[Dataset entries]
• • •

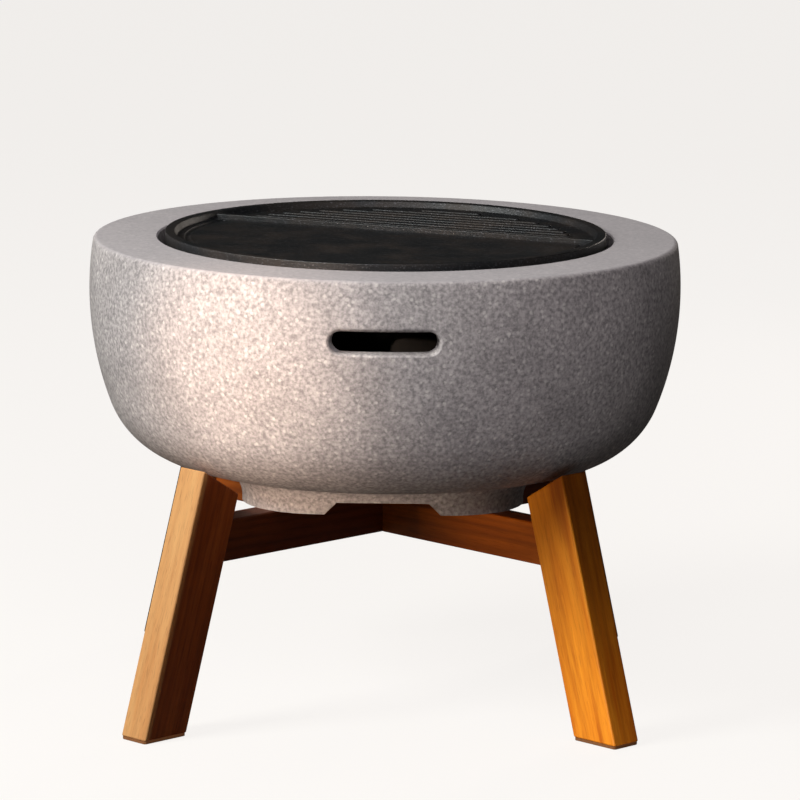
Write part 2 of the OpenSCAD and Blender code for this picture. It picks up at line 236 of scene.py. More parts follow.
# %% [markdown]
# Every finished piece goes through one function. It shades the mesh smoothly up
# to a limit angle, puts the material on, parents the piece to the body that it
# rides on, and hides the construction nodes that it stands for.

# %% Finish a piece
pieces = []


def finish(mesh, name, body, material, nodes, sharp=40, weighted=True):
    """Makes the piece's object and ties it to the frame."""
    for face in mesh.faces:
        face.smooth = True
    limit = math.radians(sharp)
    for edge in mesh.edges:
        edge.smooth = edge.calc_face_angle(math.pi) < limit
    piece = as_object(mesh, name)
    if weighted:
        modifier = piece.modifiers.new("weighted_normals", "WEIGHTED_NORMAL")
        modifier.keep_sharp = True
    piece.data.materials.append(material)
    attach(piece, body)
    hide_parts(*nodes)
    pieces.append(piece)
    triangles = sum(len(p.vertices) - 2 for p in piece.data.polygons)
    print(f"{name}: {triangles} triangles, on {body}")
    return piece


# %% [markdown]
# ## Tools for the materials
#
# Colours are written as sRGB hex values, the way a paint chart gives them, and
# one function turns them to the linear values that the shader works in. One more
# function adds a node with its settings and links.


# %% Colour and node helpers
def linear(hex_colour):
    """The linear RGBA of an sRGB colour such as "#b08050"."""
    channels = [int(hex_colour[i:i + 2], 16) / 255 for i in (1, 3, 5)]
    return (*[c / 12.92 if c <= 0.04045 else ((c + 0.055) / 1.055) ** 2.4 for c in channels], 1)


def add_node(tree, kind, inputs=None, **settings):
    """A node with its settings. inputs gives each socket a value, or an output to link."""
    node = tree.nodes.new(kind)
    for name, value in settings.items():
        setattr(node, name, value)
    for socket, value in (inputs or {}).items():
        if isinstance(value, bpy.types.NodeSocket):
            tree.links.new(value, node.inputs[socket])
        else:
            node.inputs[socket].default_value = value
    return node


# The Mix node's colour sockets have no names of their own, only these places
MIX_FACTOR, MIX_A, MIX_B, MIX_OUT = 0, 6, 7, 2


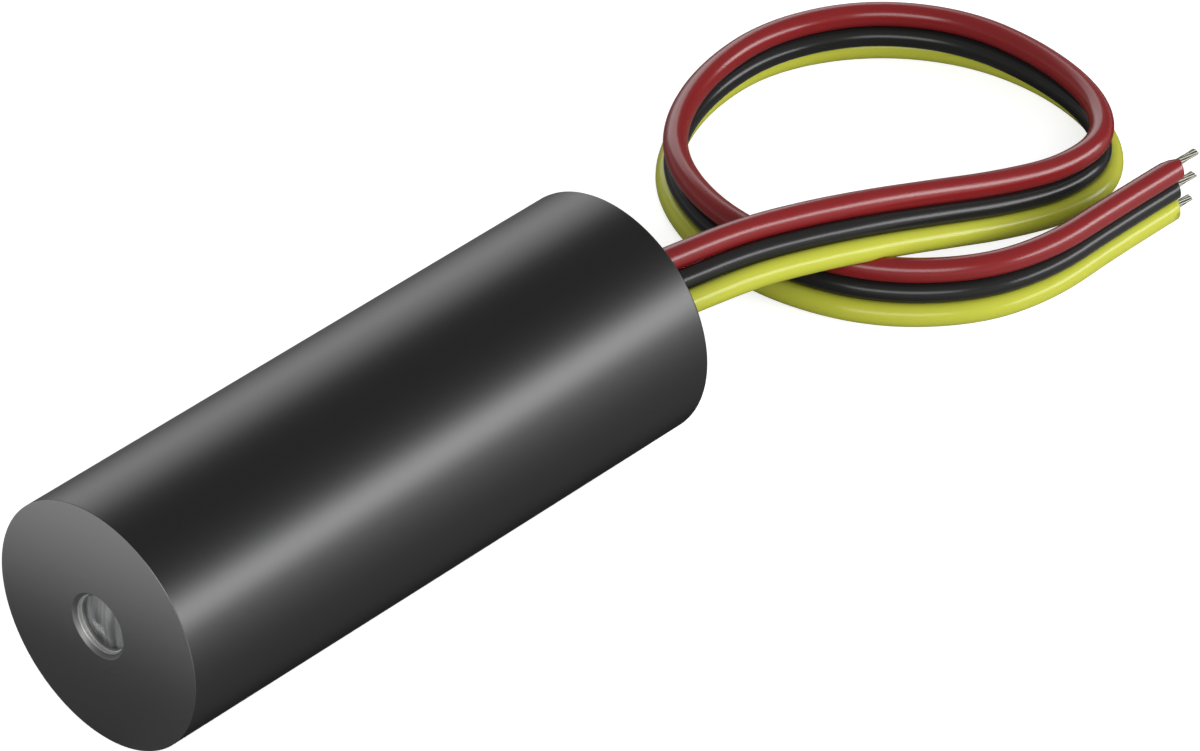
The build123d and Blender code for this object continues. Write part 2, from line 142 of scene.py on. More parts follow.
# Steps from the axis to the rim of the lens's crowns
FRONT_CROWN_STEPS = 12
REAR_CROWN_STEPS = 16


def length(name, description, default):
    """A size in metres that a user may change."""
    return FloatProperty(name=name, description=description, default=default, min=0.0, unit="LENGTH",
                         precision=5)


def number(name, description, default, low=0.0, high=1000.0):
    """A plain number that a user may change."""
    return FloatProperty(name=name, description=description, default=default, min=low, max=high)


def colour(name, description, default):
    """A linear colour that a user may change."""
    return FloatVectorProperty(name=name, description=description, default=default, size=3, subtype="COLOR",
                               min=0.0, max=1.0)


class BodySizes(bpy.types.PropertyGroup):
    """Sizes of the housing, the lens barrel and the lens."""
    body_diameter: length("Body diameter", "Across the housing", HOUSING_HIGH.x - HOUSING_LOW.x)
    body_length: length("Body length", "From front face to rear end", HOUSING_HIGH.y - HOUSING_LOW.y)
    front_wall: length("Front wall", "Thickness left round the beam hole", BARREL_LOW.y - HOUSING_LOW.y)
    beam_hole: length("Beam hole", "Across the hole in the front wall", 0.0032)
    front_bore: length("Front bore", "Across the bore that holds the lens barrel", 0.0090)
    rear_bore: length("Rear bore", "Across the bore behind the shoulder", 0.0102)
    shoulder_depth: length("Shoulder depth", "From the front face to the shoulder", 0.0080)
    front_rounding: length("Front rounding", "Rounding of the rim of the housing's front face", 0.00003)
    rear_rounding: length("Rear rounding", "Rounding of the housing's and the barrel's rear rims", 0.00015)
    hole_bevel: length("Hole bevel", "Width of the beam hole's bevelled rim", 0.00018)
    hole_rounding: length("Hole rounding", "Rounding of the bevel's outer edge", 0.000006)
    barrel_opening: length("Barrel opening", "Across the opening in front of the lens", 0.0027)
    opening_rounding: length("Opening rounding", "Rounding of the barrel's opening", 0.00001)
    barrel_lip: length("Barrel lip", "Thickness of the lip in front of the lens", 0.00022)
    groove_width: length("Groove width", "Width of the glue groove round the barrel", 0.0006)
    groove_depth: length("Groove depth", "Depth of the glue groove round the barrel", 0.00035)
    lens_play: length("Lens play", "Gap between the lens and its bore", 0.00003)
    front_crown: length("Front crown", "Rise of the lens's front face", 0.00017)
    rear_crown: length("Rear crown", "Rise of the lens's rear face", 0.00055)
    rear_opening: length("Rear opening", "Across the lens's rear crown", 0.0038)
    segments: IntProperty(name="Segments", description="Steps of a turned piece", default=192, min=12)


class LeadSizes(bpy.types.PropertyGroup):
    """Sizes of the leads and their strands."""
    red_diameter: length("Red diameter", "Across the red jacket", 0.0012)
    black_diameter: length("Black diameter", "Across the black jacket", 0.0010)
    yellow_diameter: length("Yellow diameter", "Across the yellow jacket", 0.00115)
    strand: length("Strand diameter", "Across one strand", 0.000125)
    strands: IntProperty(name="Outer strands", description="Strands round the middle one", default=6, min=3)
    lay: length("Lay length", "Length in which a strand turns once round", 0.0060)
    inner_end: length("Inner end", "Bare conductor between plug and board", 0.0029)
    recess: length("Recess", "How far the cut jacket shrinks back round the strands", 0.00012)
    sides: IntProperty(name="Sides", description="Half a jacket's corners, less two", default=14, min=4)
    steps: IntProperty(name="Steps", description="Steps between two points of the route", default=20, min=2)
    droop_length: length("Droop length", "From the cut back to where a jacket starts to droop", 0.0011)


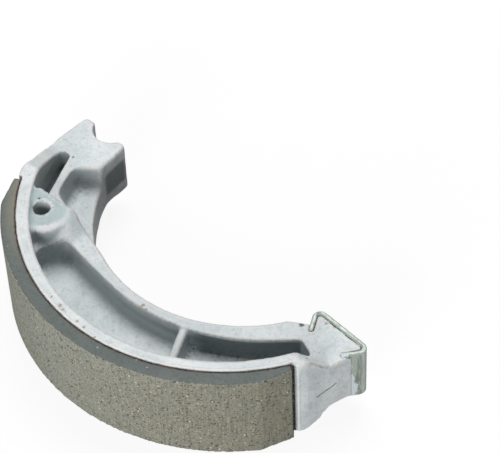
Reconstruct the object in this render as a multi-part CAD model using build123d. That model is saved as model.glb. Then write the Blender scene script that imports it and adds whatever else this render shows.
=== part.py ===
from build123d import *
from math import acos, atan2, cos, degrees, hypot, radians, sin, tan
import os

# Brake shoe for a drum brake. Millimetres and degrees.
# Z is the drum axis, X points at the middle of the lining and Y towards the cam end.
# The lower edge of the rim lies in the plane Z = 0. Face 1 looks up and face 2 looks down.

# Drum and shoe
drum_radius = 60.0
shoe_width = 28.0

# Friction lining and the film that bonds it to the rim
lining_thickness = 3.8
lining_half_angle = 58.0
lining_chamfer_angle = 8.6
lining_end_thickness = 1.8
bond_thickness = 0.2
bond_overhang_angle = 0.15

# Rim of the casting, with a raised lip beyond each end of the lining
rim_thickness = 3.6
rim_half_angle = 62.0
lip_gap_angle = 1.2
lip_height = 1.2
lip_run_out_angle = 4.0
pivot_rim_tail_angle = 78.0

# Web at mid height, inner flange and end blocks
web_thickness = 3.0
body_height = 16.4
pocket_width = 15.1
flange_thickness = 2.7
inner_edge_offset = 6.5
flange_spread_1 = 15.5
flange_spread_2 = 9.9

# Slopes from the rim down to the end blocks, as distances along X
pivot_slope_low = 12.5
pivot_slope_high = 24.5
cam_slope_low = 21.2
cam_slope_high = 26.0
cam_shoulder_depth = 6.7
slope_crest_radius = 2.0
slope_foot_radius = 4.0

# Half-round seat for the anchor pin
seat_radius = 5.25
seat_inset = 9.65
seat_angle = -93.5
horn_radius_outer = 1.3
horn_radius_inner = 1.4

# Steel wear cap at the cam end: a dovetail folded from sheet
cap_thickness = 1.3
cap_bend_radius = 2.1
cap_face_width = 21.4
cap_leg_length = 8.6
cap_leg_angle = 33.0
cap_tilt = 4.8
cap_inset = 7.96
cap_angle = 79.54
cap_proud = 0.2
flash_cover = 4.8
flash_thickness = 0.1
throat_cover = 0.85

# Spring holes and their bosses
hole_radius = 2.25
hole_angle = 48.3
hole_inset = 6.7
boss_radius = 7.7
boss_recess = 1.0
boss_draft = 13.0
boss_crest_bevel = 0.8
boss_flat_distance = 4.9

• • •

Everything from the line containing "Reconstruct the object" to the end of the data above should be quoted exactly, please, both ends included, and nothing outside that span.

◆ Finished answer ◆
Reconstruct the object in this render as a multi-part CAD model using build123d. That model is saved as model.glb. Then write the Blender scene script that imports it and adds whatever else this render shows.
=== part.py ===
from build123d import *
from math import acos, atan2, cos, degrees, hypot, radians, sin, tan
import os

# Brake shoe for a drum brake. Millimetres and degrees.
# Z is the drum axis, X points at the middle of the lining and Y towards the cam end.
# The lower edge of the rim lies in the plane Z = 0. Face 1 looks up and face 2 looks down.

# Drum and shoe
drum_radius = 60.0
shoe_width = 28.0

# Friction lining and the film that bonds it to the rim
lining_thickness = 3.8
lining_half_angle = 58.0
lining_chamfer_angle = 8.6
lining_end_thickness = 1.8
bond_thickness = 0.2
bond_overhang_angle = 0.15

# Rim of the casting, with a raised lip beyond each end of the lining
rim_thickness = 3.6
rim_half_angle = 62.0
lip_gap_angle = 1.2
lip_height = 1.2
lip_run_out_angle = 4.0
pivot_rim_tail_angle = 78.0

# Web at mid height, inner flange and end blocks
web_thickness = 3.0
body_height = 16.4
pocket_width = 15.1
flange_thickness = 2.7
inner_edge_offset = 6.5
flange_spread_1 = 15.5
flange_spread_2 = 9.9

# Slopes from the rim down to the end blocks, as distances along X
pivot_slope_low = 12.5
pivot_slope_high = 24.5
cam_slope_low = 21.2
cam_slope_high = 26.0
cam_shoulder_depth = 6.7
slope_crest_radius = 2.0
slope_foot_radius = 4.0

# Half-round seat for the anchor pin
seat_radius = 5.25
seat_inset = 9.65
seat_angle = -93.5
horn_radius_outer = 1.3
horn_radius_inner = 1.4

# Steel wear cap at the cam end: a dovetail folded from sheet
cap_thickness = 1.3
cap_bend_radius = 2.1
cap_face_width = 21.4
cap_leg_length = 8.6
cap_leg_angle = 33.0
cap_tilt = 4.8
cap_inset = 7.96
cap_angle = 79.54
cap_proud = 0.2
flash_cover = 4.8
flash_thickness = 0.1
throat_cover = 0.85

# Spring holes and their bosses
hole_radius = 2.25
hole_angle = 48.3
hole_inset = 6.7
boss_radius = 7.7
boss_recess = 1.0
boss_draft = 13.0
boss_crest_bevel = 0.8
boss_flat_distance = 4.9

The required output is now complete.